PROBLEM REQUIREMENTS:
Quote the listing below word for word, stopping after the line that contains "in the corners.".
######
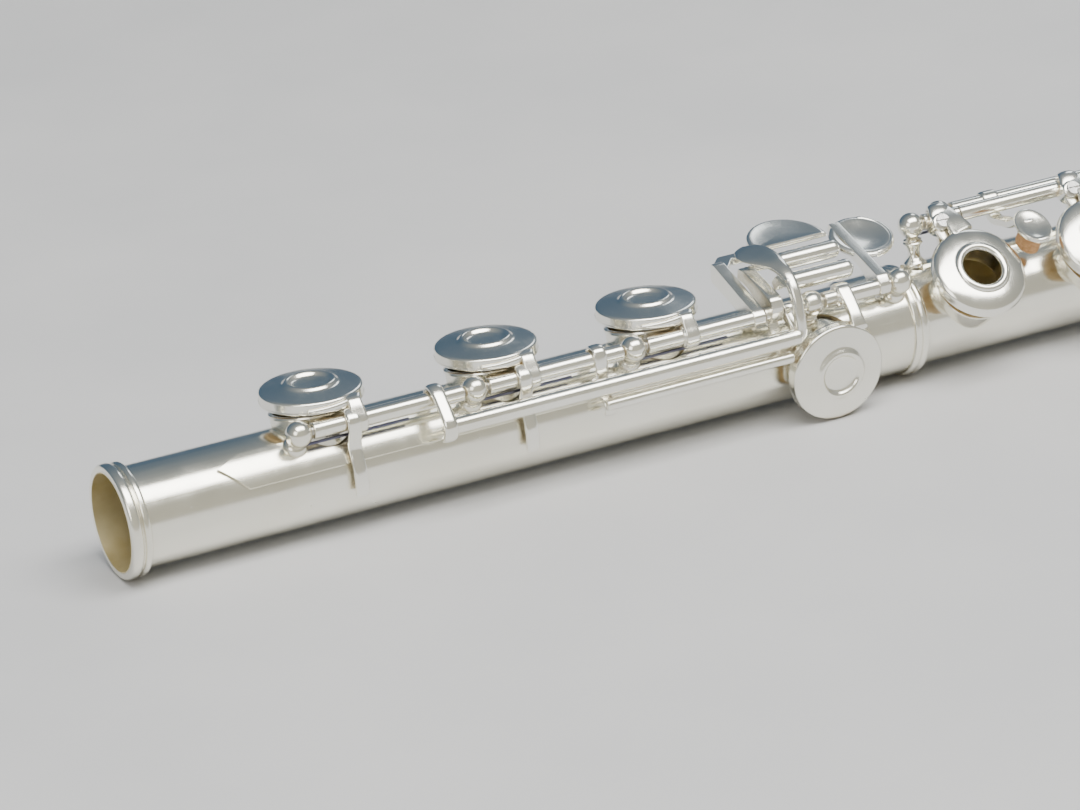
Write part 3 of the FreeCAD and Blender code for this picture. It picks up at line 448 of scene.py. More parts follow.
def silver(name, bright, shade, haze, tarnish=0.6, grain=(30.0, 1500.0, 1500.0), bore=False):
    """Polished silver plate: slow tone changes, hazy patches, fine polishing lines, tarnish in the corners.

    With bore, the inside of the foot and body tubes is stained as well."""
    look = Nodes(name)
    tone = look.noise(45.0, 3.0)
    base = look.mix(look.spread(tone, 0.35, 0.7), bright, shade)
    crevice = look.add("ShaderNodeAmbientOcclusion", samples=6, inside=False)
    crevice.inputs["Distance"].default_value = TARNISH_REACH
    patch = look.spread(look.noise(260.0, 5.0, 0.6), 0.4, 0.62, 0.35, 1.0)
    hidden = look.math("MULTIPLY", look.spread(crevice.outputs["AO"], 0.25, 0.72, tarnish, 0.0), patch)
    aged = look.mix(hidden, base, TARNISH)
    lines = look.noise(1.0, 2.0, 0.7, look.stretched(grain))
    cloud = look.spread(look.noise(120.0, 6.0, 0.65, distortion=0.6), 0.46, 0.75, 0.0, 0.1)
    polish = look.spread(lines, 0.3, 0.75, haze, haze + 0.05)
    worn = look.math("ADD", look.math("ADD", polish, cloud), look.math("MULTIPLY", hidden, 0.35))
    look.bump(lines, 0.000012, 0.5)
    if not bore:
        look.colour(aged)
        look.rough(worn)
        return look.settle(Metallic=1.0)
    inside = inside_tube(look)
    stain = look.mix(look.spread(look.noise(90.0, 5.0), 0.3, 0.7), *BORE_STAINS)
    look.colour(look.mix(inside, aged, stain))
    look.rough(look.math("ADD", worn, look.math("MULTIPLY", inside, 0.22)))
    look.link(look.spread(inside, 0.0, 1.0, 1.0, 0.55), look.shader.inputs["Metallic"])
    return look.settle()


def steel(name, bright, shade, haze):
    """Turned steel with rings round its axis."""
    look = Nodes(name)
    lines = look.noise(1.0, 3.0, 0.7, look.stretched((2600.0, 60.0, 60.0)))
    tone = look.spread(look.noise(300.0, 4.0), 0.3, 0.7)
    look.colour(look.mix(tone, bright, shade))
    look.rough(look.spread(lines, 0.25, 0.8, haze, haze + 0.18))
    look.bump(lines, 0.00002, 0.6)
    return look.settle(Metallic=1.0)


def pad_skin():
    """Thin amber skin over felt, faintly veined and mottled."""
    look = Nodes("pad_skin")
    mottle = look.spread(look.noise(420.0, 6.0, 0.62), 0.3, 0.72)
    veins = look.spread(look.cells(700.0, "DISTANCE_TO_EDGE"), 0.0, 0.12, 1.0, 0.0)
    base = look.mix(mottle, (0.50, 0.33, 0.13), (0.66, 0.50, 0.27))
    look.colour(look.mix(look.math("MULTIPLY", veins, 0.5), base, (0.33, 0.19, 0.07)))
    look.rough(look.spread(mottle, 0.0, 1.0, 0.38, 0.62))
    look.bump(look.math("ADD", mottle, veins), 0.00006, 0.5)
    return look.settle(Coat_Weight=0.15, Coat_Roughness=0.35)


def cork(name, light, dark):
    """Cut cork: warm brown grains with dark pores."""
    look = Nodes(name)
    grains = look.spread(look.cells(1500.0), 0.1, 0.6)
    patches = look.spread(look.noise(500.0, 5.0, 0.7), 0.3, 0.7)
    pores = look.spread(look.noise(1900.0, 4.0, 0.7), 0.6, 0.72)
    base = look.mix(look.math("MULTIPLY", grains, patches), light, dark)
    look.colour(look.mix(pores, base, (0.16, 0.08, 0.04)))
    look.rough(look.spread(grains, 0.0, 1.0, 0.72, 0.95))
    look.bump(look.math("SUBTRACT", grains, pores), 0.00012, 0.7)
    return look.settle()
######
RESULT OF THE EXERCISE:
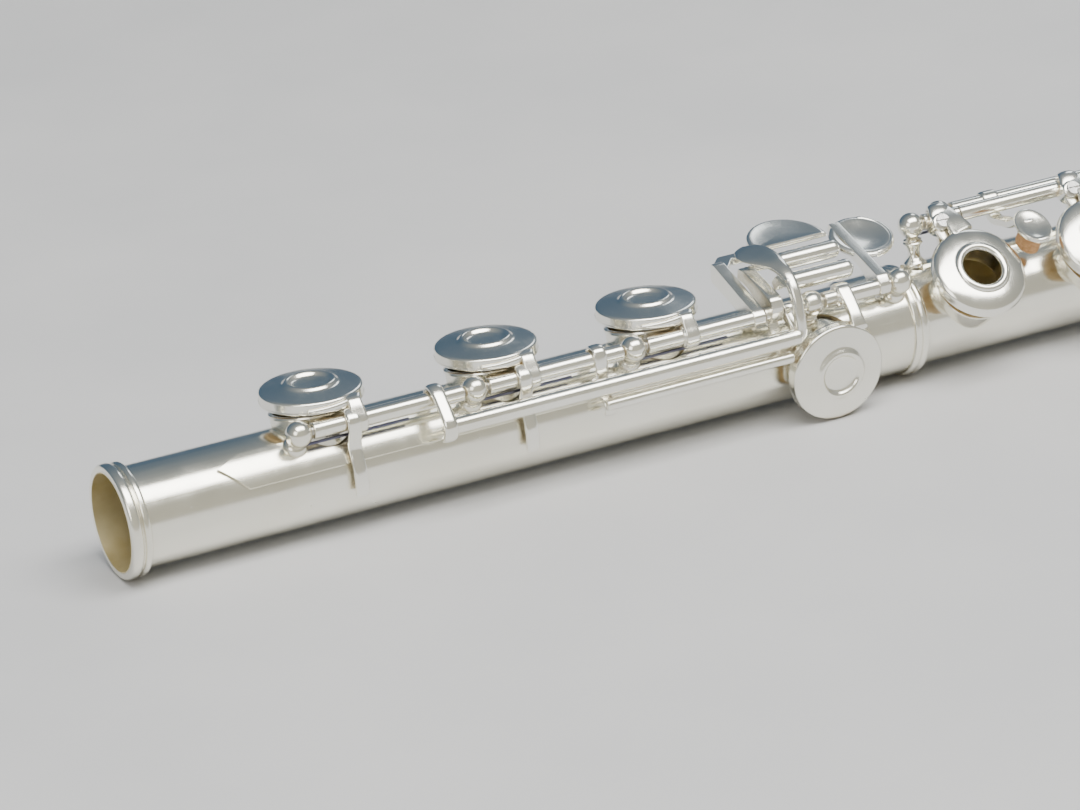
Write part 3 of the FreeCAD and Blender code for this picture. It picks up at line 448 of scene.py. More parts follow.
def silver(name, bright, shade, haze, tarnish=0.6, grain=(30.0, 1500.0, 1500.0), bore=False):
    """Polished silver plate: slow tone changes, hazy patches, fine polishing lines, tarnish in the corners.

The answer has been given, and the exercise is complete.